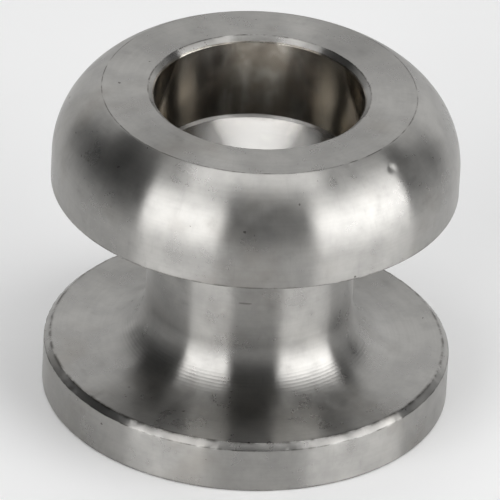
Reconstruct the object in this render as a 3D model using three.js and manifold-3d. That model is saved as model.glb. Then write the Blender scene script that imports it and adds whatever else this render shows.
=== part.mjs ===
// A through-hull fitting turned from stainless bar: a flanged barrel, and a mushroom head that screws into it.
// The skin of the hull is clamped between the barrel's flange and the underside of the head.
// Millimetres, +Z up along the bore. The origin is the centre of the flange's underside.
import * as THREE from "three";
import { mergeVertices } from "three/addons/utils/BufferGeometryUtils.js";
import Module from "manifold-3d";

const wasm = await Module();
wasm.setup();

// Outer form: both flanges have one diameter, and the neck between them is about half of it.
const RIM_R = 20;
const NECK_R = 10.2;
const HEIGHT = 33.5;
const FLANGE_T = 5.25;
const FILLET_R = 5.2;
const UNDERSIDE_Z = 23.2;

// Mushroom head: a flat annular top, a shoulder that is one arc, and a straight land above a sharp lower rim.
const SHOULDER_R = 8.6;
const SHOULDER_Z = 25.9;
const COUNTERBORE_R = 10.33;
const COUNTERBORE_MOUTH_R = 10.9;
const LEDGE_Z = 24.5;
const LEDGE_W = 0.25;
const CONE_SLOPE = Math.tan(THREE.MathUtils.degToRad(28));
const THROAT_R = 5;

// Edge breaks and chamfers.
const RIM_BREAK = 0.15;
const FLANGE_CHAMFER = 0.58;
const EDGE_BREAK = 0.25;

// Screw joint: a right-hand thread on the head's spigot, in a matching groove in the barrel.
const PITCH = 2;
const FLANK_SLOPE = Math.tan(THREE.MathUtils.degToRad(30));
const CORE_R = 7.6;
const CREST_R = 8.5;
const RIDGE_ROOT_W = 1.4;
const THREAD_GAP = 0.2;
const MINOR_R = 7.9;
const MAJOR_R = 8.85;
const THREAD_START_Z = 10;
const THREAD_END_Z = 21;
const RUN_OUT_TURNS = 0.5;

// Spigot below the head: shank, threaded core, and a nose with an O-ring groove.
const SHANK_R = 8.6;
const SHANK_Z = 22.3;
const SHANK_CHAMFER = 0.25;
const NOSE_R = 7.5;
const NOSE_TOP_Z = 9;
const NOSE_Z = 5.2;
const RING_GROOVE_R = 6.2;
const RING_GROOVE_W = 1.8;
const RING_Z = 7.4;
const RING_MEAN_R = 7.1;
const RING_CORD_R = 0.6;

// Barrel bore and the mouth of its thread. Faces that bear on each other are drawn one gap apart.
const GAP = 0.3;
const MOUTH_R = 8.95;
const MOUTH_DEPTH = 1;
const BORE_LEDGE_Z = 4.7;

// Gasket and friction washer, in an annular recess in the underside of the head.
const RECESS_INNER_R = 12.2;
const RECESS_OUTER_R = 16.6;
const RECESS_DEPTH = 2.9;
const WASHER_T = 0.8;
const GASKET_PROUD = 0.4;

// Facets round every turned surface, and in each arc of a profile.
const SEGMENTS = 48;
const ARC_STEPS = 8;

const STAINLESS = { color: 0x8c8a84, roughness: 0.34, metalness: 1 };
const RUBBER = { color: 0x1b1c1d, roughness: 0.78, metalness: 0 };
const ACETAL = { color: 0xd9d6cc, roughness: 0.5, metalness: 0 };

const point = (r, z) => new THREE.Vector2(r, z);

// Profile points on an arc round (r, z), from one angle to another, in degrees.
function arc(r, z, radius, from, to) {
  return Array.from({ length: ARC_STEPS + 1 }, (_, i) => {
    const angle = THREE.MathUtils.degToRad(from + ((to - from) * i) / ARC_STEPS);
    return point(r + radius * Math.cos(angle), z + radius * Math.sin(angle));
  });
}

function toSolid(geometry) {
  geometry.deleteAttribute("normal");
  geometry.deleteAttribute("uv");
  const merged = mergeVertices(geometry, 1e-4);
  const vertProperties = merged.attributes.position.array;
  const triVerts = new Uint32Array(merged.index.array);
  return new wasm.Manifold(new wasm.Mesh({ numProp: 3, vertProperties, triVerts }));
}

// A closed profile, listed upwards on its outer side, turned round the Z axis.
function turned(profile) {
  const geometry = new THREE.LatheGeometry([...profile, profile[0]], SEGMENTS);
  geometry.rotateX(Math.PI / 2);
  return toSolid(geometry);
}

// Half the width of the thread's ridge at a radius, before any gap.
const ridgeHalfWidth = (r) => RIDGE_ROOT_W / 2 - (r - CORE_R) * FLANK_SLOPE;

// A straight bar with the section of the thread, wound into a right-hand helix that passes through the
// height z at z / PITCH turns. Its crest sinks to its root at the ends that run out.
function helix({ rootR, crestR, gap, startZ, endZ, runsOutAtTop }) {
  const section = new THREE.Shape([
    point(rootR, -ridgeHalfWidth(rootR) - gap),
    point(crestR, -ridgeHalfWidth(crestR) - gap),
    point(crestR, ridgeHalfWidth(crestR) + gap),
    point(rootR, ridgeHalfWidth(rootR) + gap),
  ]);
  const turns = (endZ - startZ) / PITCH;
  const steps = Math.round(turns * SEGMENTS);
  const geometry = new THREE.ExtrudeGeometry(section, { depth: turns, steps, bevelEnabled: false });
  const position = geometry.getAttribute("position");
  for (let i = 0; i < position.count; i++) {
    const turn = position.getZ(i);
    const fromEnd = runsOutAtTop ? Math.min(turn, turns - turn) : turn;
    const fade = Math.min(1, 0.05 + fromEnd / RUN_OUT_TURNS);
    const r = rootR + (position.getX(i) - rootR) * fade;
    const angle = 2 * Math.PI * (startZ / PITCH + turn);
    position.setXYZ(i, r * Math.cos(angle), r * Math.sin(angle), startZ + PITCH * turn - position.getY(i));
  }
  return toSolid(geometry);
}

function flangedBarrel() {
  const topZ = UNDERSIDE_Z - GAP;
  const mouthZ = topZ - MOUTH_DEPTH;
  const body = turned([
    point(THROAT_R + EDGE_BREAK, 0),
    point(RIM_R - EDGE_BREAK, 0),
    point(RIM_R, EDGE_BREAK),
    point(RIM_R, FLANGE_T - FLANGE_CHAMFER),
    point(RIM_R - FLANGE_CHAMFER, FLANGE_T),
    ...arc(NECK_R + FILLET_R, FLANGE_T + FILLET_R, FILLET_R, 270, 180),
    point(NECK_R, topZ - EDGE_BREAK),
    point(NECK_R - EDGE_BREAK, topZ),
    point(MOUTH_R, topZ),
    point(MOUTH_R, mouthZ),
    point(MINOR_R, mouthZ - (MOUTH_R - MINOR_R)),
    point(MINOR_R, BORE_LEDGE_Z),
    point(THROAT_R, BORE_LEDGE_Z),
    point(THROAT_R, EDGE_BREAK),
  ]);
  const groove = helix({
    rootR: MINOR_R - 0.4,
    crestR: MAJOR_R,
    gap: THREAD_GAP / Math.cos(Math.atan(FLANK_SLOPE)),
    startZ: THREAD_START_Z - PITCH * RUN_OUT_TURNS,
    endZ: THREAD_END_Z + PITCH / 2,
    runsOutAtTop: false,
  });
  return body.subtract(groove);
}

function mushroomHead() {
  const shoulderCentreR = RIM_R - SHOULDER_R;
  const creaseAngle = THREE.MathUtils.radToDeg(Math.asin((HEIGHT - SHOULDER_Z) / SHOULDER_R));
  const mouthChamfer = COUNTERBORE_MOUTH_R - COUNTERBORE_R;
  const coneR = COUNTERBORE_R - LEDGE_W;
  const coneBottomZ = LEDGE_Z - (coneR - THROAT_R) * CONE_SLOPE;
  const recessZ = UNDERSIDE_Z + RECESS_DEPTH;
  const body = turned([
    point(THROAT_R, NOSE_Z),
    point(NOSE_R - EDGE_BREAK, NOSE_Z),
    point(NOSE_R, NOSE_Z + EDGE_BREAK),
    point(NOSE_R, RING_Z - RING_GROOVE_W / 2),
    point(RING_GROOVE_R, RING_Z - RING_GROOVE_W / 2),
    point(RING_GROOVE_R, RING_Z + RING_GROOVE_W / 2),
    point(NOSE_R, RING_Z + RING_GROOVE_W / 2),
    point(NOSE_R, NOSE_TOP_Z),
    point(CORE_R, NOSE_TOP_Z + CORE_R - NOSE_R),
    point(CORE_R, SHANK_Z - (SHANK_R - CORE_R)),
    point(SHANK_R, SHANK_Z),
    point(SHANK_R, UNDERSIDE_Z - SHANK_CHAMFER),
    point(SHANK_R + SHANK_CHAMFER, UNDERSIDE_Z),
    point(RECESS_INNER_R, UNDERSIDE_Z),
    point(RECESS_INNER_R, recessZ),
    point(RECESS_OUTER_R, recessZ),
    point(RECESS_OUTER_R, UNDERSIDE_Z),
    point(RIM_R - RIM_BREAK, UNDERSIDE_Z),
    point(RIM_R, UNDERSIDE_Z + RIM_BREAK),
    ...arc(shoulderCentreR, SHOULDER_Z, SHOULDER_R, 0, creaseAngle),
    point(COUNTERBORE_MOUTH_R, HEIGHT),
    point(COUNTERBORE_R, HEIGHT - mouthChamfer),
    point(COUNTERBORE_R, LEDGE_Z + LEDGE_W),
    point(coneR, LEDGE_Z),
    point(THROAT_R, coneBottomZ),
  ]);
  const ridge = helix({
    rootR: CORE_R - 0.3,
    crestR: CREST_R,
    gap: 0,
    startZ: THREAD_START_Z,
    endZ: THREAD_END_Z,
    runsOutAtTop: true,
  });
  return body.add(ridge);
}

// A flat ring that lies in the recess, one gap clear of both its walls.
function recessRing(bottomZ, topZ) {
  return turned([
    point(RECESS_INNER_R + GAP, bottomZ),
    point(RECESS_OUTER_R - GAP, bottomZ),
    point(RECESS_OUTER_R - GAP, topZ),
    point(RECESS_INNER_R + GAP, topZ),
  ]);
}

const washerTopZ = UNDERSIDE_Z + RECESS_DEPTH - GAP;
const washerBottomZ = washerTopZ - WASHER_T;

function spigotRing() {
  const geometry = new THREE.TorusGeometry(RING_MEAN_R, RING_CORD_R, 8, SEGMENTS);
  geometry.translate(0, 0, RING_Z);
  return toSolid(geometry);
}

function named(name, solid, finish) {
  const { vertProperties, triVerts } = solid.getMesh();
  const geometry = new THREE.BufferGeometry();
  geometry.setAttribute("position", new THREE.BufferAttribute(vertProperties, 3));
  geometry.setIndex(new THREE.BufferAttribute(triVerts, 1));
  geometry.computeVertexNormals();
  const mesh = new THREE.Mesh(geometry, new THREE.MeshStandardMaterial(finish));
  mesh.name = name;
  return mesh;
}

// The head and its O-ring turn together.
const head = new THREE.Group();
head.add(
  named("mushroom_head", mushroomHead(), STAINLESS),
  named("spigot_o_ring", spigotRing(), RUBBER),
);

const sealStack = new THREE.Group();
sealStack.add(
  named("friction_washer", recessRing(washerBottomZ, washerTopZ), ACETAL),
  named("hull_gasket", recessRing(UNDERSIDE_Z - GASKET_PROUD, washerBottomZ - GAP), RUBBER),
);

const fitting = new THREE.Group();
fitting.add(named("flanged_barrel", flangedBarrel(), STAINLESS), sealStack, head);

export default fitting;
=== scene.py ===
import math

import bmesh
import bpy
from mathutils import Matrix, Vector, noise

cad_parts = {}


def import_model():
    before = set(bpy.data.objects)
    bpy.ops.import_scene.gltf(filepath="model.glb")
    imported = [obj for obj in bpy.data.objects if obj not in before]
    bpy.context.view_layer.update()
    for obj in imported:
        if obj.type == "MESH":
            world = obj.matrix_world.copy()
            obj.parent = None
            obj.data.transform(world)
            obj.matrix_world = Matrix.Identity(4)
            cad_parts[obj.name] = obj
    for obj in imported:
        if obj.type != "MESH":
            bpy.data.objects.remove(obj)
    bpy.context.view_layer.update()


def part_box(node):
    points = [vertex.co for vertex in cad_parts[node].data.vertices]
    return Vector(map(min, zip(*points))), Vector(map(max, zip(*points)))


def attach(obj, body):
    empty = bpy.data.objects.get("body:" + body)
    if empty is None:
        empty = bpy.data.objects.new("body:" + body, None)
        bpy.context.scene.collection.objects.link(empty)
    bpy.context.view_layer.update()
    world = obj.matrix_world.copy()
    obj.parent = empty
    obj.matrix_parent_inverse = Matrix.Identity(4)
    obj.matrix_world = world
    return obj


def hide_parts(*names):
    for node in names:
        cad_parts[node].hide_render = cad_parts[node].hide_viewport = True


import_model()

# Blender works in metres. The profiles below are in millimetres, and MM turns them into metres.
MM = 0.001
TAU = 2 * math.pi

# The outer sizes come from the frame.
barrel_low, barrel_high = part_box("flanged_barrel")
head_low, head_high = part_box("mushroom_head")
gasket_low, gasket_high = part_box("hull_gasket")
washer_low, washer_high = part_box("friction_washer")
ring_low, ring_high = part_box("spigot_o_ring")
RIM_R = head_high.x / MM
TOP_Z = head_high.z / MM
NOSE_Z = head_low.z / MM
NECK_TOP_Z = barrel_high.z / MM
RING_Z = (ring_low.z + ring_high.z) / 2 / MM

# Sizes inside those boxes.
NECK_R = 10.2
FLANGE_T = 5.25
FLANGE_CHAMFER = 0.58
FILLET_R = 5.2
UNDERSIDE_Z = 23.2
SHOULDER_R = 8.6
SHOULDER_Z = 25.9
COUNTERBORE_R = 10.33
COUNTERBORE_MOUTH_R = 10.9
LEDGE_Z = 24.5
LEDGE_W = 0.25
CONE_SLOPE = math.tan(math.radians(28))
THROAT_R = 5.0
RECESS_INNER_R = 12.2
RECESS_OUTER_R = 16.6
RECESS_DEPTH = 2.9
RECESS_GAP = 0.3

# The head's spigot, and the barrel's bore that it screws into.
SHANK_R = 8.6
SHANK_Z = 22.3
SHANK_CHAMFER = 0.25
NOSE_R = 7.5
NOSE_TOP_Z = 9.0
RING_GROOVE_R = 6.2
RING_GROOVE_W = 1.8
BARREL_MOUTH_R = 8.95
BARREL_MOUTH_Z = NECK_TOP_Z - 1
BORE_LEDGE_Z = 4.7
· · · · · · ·
Work instructions
Go through the material above and output exactly the lines from the one containing "bpy.context.scene.collection.objects.link(empty)" through the one containing "TAU = 2 * math.pi".

Answer to this task
        bpy.context.scene.collection.objects.link(empty)
    bpy.context.view_layer.update()
    world = obj.matrix_world.copy()
    obj.parent = empty
    obj.matrix_parent_inverse = Matrix.Identity(4)
    obj.matrix_world = world
    return obj


def hide_parts(*names):
    for node in names:
        cad_parts[node].hide_render = cad_parts[node].hide_viewport = True


import_model()

# Blender works in metres. The profiles below are in millimetres, and MM turns them into metres.
MM = 0.001
TAU = 2 * math.pi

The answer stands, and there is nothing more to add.